Text editors are generally used for writing and editing code files for computer programs. Plain text files contain only visible characters, and usually are displayed using a monospace font. Plain text editors generate standardized file formats, with “.txt” as the default ending suffix. Other suffixes like “.html,” “.js,” and “.php” identify what programming or web-oriented language the file contains, and what programs can read the file successfully. Regardless of the suffix though, if the file is written in plain text, a plain text editor can open it, display the contents for editing, and save the file in correct format.

Why Do You Need a Text Editor?

A plain text editor is surprisingly useful. These are just a few examples to show why.

Text Cleanup. This is how many users get hooked on a text editor; they excel at stripping out extraneous hidden markup. Pasting text from a word processor or web page into a text editor removes all hidden data, leaving only the visible characters. Text that does not copy/paste correctly into a word processor file directly from the source usually can be cleaned up with a quick round trip through a text editor.

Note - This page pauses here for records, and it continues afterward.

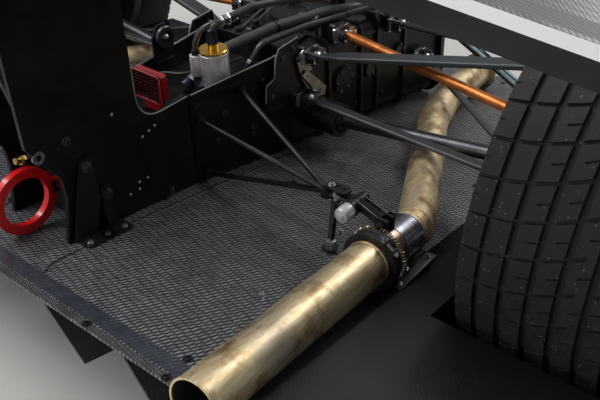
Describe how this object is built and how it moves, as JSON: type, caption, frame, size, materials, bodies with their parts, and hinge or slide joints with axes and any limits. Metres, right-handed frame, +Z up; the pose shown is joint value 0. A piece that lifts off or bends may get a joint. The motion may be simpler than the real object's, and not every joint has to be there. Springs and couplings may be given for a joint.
{
  "type": "rear-end module of a sports prototype race car",
  "caption": "Complete rear end of a closed-wheel prototype race car: gearbox, crash structure, suspension, wheels, exhausts, floor, diffuser and wing.",
  "frame": {"origin": "centre of the bellhousing's engine face, on the crank line, 300 mm above the ground", "axes": "+X to the car's right along the axle, +Y forwards to the engine, +Z up"},
  "size_m": [1.901, 1.3997, 0.9579],
  "materials": {
    "case": "black coated casting, satin",
    "steel": "satin",
    "alloy": "machined, satin",
    "carbon": "satin lacquered carbon weave",
    "woven_floor": "lacquered carbon weave",
    "wing": "lacquered carbon weave",
    "red_paint": "gloss",
    "lamp_red": "gloss",
    "lamp_lens": "ribbed, gloss",
    "gold": "anodised gold",
    "hose": "braided, matte",
    "tyre": "matte",
    "rim": "satin",
    "disc": "matte",
    "arm_paint": "satin dark blue-grey",
    "copper_wrap": "heat-reflecting copper foil",
    "bright_tube": "satin",
    "caliper": "satin",
    "exhaust": "straw heat tint, polished"
  },
  "bodies": {
    "chassis": {"gearbox_case": "case", "output_flanges": "steel", "pickup_brackets": "alloy", "crash_box": "carbon", "tow_ring": "red_paint", "rain_light_housing": "lamp_red", "rain_light_lens": "lamp_lens", "catch_tank": "alloy", "tank_cap": "gold", "water_hose": "hose", "vent_hose": "hose", "tank_hose": "hose", "floor_panel": "woven_floor", "diffuser_strakes": "carbon", "side_panel_right": "carbon", "side_panel_left": "carbon", "uprights": "alloy", "upper_wishbones": "arm_paint", "lower_rear_links": "arm_paint", "lower_front_links": "arm_paint", "toe_links": "copper_wrap", "pushrods": "bright_tube", "rockers": "alloy", "brake_calipers": "caliper", "exhaust_pipes": "exhaust", "tail_pipes": "exhaust", "band_clamps": "steel", "exhaust_hangers": "steel", "exhaust_struts": "steel", "wing_main": "wing", "wing_flap": "wing", "wing_endplates": "wing", "wing_pylons": "carbon", "pylon_brace": "steel"},
    "wheel_right": {"tyre_right": "tyre", "rim_right": "rim", "hub_right": "steel", "brake_disc_right": "disc"},
    "shaft_right": {"half_shaft_right": "steel"},
    "wheel_left": {"tyre_left": "tyre", "rim_left": "rim", "hub_left": "steel", "brake_disc_left": "disc"},
    "shaft_left": {"half_shaft_left": "steel"}
  },
  "joints": [
    {"name": "wheel_right_spin", "type": "hinge", "parent": "chassis", "child": "wheel_right", "pos_m": [0.795, -0.42, 0.055], "axis": [1, 0, 0], "continuous": true},
    {"name": "shaft_right_spin", "type": "hinge", "parent": "chassis", "child": "shaft_right", "pos_m": [0.172, -0.415, -0.016], "axis": [0.9897, -0.0101, 0.1428], "continuous": true},
    {"name": "wheel_left_spin", "type": "hinge", "parent": "chassis", "child": "wheel_left", "pos_m": [-0.795, -0.42, 0.055], "axis": [-1, 0, 0], "continuous": true},
    {"name": "shaft_left_spin", "type": "hinge", "parent": "chassis", "child": "shaft_left", "pos_m": [-0.172, -0.415, -0.016], "axis": [-0.9897, -0.0101, 0.1428], "continuous": true}
  ],
  "couplings": [
    {"joint": "shaft_right_spin", "follows": "wheel_right_spin", "ratio": 1},
    {"joint": "shaft_left_spin", "follows": "wheel_left_spin", "ratio": 1}
  ]
}
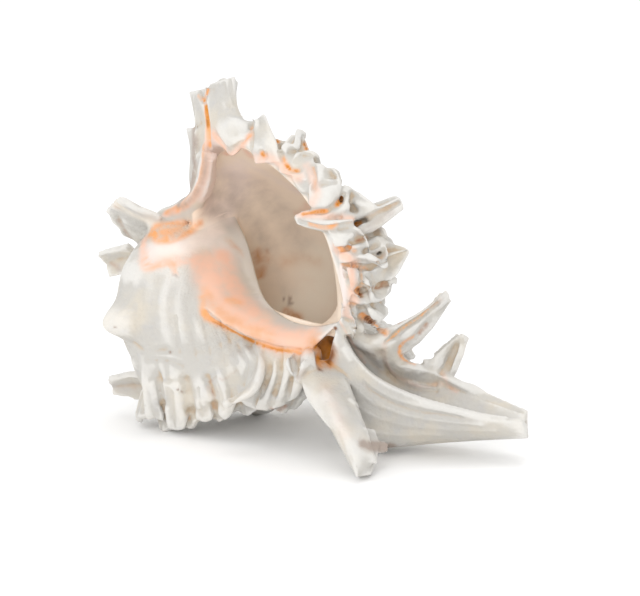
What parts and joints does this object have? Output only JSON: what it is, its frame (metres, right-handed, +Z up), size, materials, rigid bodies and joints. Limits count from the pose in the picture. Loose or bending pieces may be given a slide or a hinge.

Text  Extraction. Most text editors have tools for stripping raw HTML and Javascript markup out of source code copied from web pages. This can save hours of re-typing.

Faster on BIG Files. While a word processing file more than 2,000 lines (50-60 single-spaced pages) long becomes unwieldy, a 100,000-line still can be opened and handled quite easily.

Data Editing. Tabular data stored in a spreadsheet can be exported in a “.csv” or “.tsv” (comma-, tab-separated values) format that can be read by anyone with a plain text editor. , even if the file has some errors.

Search & Replace. Plain text is FAR easier to search and edit. Besides the traditional S/R found in word processors, most text editors also support GREP searching. There’s a learning curve initially, but GREP searches can find very complex strings with multiple wildcards.

There are only a handful of word processing programs in general use, but dozens of different plain text editors, and many people use more than one. Nearly all handle basic tasks well, so choosing a text editor depends more on which automated functions or advanced features are important, and how “comfortable” it feels to the user.

Wikipedia has an excellent list of plain text editors.  Users can compare features and cost. If in doubt, start with simple and free, then move up as your primary needs become more apparent.